3. Connection Service - infura.io


When MetaMask or Remix connects to the network -- mainnet or testnets -- they know the URL to use but how will the client that you and I write, connect. To do so, head over to infura.io and create first a login for yourself and then a Ethereum project. Navigate to the dashboard settings, choose the network that you wish to connect to and get the URL of the corresponding endpoint that will look like this : https://rinkeby.infura.io/v3/68ae8e6787934812814cffe52999999"

4. The Python Client


The contract-client that will allow us to execute transactions built into a deployed Solidity contract can be built with any language that has a web3 library with a set of functions that allow us to interact with the Ethereum network. Both Javascript and Python libraries are available but because I am more comfortable with Python we use Python in this example. Any Python IDE -- like Anaconda with Spyder or Jupyter -- is fine but we prefer to use Google Colab! and the corresponding notebook is available here. Like Remix, Colab is a another browser based IDE so again there is nothing to install. If you are not familiar with Google Colab, suggest that you learn it by reading tutorials.

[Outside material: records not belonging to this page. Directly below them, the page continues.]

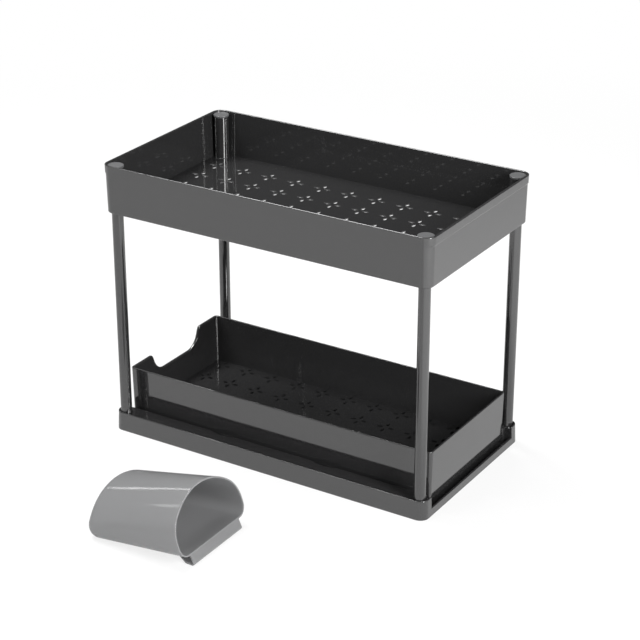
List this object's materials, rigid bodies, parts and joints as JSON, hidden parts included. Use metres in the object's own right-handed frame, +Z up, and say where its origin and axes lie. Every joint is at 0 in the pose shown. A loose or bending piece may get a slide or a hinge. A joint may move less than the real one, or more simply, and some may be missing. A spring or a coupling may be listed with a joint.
{
  "type": "under sink organizer",
  "caption": "Tiered plastic under sink organizer: open top tray on posts over a base with a pull-out drawer, drain petals in both floors, and a loose hanging cup.",
  "frame": {"origin": "middle of the base's flat underside, on the surface that the organizer stands on", "axes": "+X along the long side, away from the drawer's finger notch; +Y towards the long side away from the loose cup; +Z up"},
  "size_m": [0.3916, 0.4176, 0.3082],
  "materials": {
    "dark_plastic": "smooth glossy dark grey moulded plastic",
    "post_plastic": "glossy dark grey drawn plastic tube",
    "cap_plastic": "glossy grey moulded plastic",
    "cup_plastic": "glossy light grey moulded plastic"
  },
  "bodies": {
    "frame": {"base_tray": "dark_plastic", "top_tray": "dark_plastic", "post_front_left": "post_plastic", "post_front_right": "post_plastic", "post_back_left": "post_plastic", "post_back_right": "post_plastic", "end_cap_front_left": "cap_plastic", "end_cap_front_right": "cap_plastic", "end_cap_back_left": "cap_plastic", "end_cap_back_right": "cap_plastic"},
    "drawer": {"sliding_drawer": "dark_plastic"},
    "cup": {"hanging_cup": "cup_plastic"}
  },
  "joints": [
    {"name": "drawer_slide", "type": "slide", "parent": "frame", "child": "drawer", "axis": [-1, 0, 0], "range_m": [0, 0.24]},
    {"name": "cup_lift", "type": "slide", "parent": "frame", "child": "cup", "axis": [0, 0, 1], "range_m": [0, 0.3]}
  ]
}
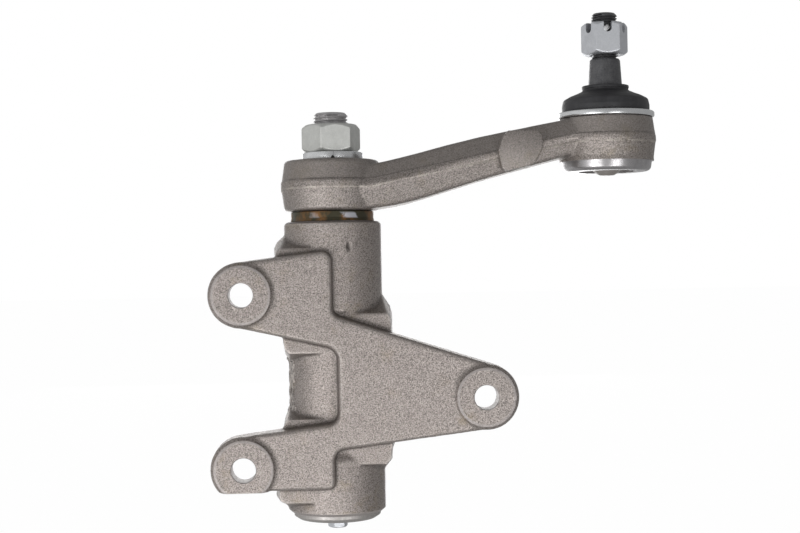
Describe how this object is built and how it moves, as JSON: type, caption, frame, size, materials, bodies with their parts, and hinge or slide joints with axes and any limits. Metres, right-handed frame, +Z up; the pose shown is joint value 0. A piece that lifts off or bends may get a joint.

The notebook is pretty straightforward and goes through the following steps
  • Install the web3 client with pip. Note that you need to restart the VM after the installation
  • Define the contract address, the wallet address and the wallet private key 
  • Unhide the cell containing ABI variable and place your own ABI variable from Remix there
  • Define the contract in terms of its address, and ABI value
  • Execute the read_only functions and see the results. Data that you have entered in the Remix client should be visible here.The only way you can get an error is if  you have not transferred the following variables correctly
    • Endpoint URL from infura.io
    • Contract Address & ABI value from Remix
    • Wallet Address and Wallet Private Key from MetaMask
For the state-altering ( or insert, update, delete) transactions, the process is little complex because we have to send the function along with a way to make an Ether payment. Look at the pyinsertEmp function that acts a wrapper to the Solidity insertEmp function. Before calling the Solidity we need to specify the maximum quantity of gas that we will expend on executing the function. Gas comes at a price and quantity x price gives us the total that we will spend. To spend we need to specify the address of the wallet-contract as well as its private-key. We also need to specify the chainID ( for Rinkeby this is 4).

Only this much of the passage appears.